Where does the string "context" appear? Copy every line of the entries below that holds it.

• **Task input**:
━━━━━━

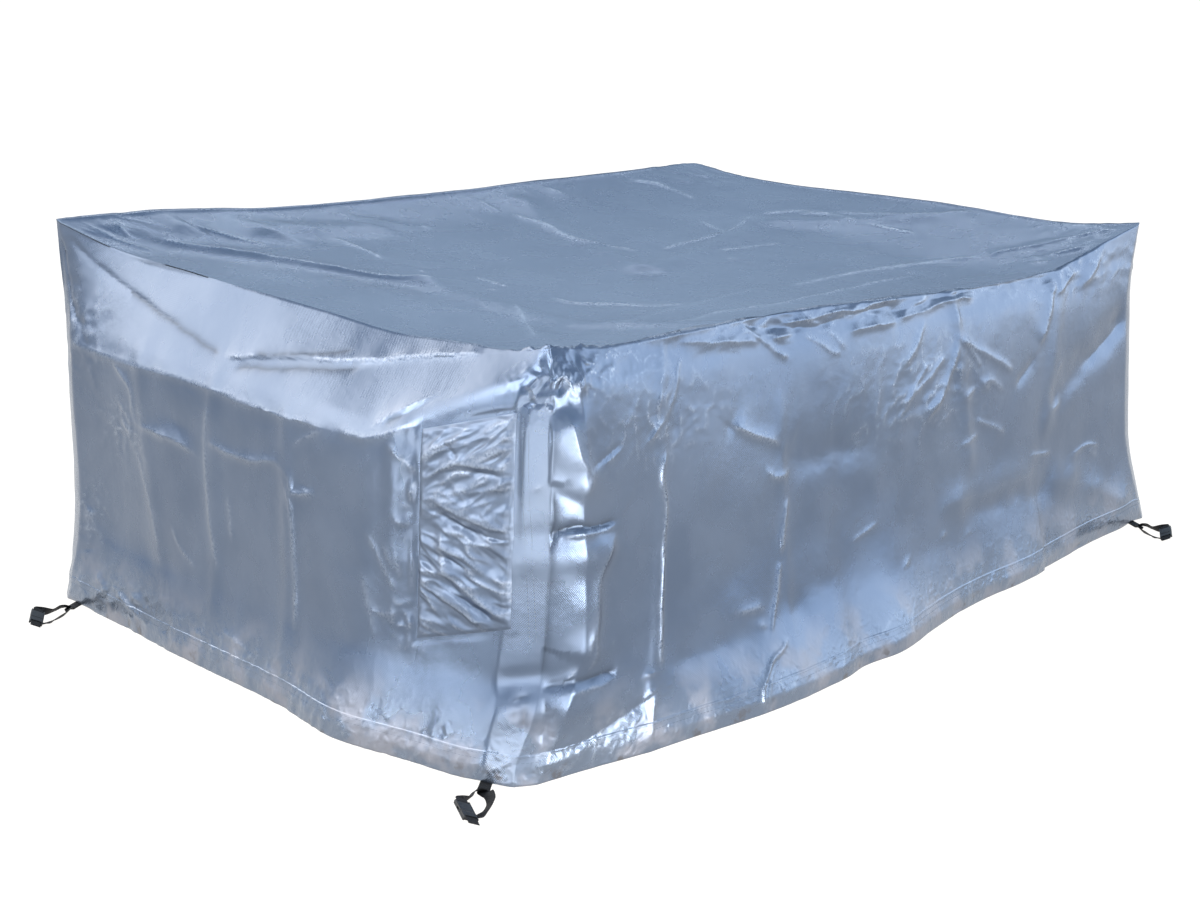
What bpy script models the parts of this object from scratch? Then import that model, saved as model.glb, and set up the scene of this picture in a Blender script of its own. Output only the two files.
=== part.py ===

━━━━━━

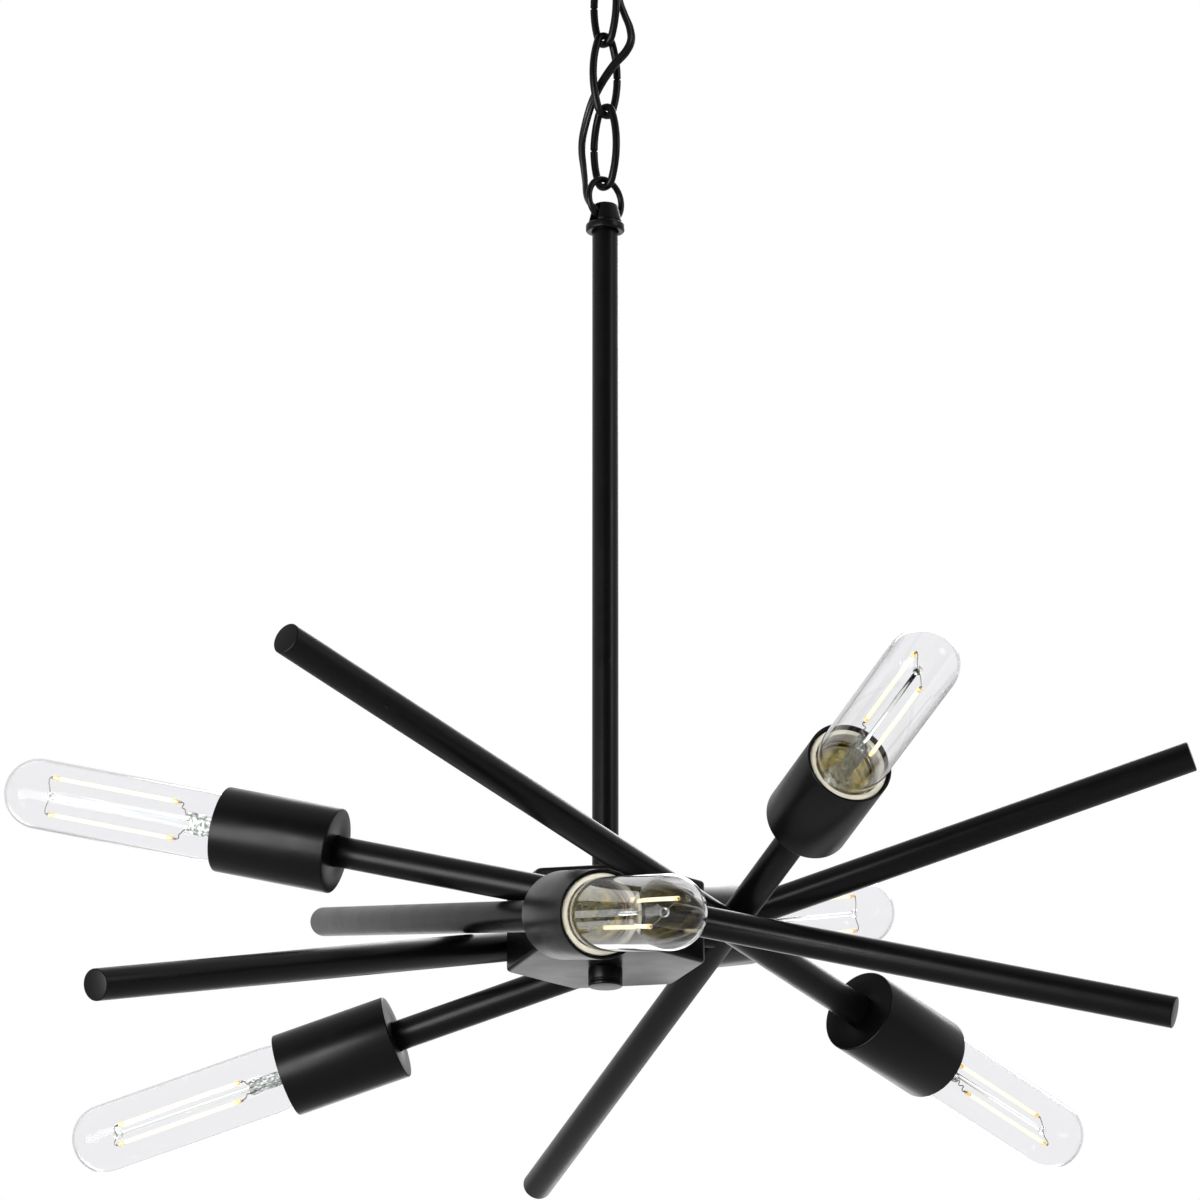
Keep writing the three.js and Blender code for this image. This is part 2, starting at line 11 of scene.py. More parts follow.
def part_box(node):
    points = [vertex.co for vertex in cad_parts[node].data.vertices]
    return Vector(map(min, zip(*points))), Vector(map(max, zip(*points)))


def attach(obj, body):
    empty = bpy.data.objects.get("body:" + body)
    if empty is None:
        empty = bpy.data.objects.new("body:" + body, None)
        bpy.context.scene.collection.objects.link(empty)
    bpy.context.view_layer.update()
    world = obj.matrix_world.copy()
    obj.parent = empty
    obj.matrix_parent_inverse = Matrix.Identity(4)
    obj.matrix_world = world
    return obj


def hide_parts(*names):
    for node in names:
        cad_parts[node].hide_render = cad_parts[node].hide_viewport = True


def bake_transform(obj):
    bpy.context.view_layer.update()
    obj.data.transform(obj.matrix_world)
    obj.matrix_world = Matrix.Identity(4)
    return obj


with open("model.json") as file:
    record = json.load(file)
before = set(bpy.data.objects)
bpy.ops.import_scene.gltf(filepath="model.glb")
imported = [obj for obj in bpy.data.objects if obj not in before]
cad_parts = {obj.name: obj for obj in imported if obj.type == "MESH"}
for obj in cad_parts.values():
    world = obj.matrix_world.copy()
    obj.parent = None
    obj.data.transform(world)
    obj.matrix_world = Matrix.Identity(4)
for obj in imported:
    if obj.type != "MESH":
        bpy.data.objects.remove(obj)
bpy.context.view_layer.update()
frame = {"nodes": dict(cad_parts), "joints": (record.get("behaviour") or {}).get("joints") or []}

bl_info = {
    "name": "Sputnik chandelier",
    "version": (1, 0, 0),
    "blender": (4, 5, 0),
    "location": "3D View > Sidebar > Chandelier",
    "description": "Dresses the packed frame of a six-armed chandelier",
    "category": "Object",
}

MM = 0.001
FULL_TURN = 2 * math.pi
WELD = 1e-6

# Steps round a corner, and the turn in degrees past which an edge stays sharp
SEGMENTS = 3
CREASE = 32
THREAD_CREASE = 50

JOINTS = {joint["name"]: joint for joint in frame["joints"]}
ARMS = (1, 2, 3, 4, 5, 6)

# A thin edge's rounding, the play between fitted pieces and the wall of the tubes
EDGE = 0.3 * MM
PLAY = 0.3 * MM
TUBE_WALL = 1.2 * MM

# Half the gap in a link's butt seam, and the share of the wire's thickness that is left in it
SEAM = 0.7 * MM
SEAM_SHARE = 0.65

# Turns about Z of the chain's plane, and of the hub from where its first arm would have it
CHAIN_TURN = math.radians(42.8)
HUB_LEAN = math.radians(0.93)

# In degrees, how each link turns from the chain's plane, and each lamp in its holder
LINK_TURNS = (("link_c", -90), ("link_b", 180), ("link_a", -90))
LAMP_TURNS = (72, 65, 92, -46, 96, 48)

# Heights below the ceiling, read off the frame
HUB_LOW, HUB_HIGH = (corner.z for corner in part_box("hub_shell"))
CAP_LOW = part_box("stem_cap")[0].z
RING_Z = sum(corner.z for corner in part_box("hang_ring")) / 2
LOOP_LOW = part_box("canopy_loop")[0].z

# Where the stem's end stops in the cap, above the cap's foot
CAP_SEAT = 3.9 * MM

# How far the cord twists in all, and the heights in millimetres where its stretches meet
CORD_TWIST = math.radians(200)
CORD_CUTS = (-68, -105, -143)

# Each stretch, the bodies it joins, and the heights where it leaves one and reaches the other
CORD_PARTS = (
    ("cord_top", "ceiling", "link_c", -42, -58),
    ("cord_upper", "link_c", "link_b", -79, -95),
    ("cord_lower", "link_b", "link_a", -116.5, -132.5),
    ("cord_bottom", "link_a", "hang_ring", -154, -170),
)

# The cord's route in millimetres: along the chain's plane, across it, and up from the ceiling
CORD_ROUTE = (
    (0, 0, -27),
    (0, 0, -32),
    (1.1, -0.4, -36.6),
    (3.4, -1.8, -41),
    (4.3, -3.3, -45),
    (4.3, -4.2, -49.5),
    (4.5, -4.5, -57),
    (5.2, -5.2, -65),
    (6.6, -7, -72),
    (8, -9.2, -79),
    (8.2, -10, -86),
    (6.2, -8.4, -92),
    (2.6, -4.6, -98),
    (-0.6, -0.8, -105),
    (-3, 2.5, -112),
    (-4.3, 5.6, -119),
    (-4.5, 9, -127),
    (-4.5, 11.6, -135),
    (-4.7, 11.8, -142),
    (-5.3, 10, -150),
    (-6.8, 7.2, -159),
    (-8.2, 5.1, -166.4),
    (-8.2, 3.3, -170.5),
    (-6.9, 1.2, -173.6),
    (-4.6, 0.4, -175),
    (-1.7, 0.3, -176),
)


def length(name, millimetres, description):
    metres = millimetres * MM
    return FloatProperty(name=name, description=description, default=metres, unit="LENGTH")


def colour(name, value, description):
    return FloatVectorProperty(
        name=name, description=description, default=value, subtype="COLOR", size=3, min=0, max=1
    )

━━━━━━

• **The response**:
        bpy.context.scene.collection.objects.link(empty)
    bpy.context.view_layer.update()
    bpy.context.view_layer.update()
bpy.context.view_layer.update()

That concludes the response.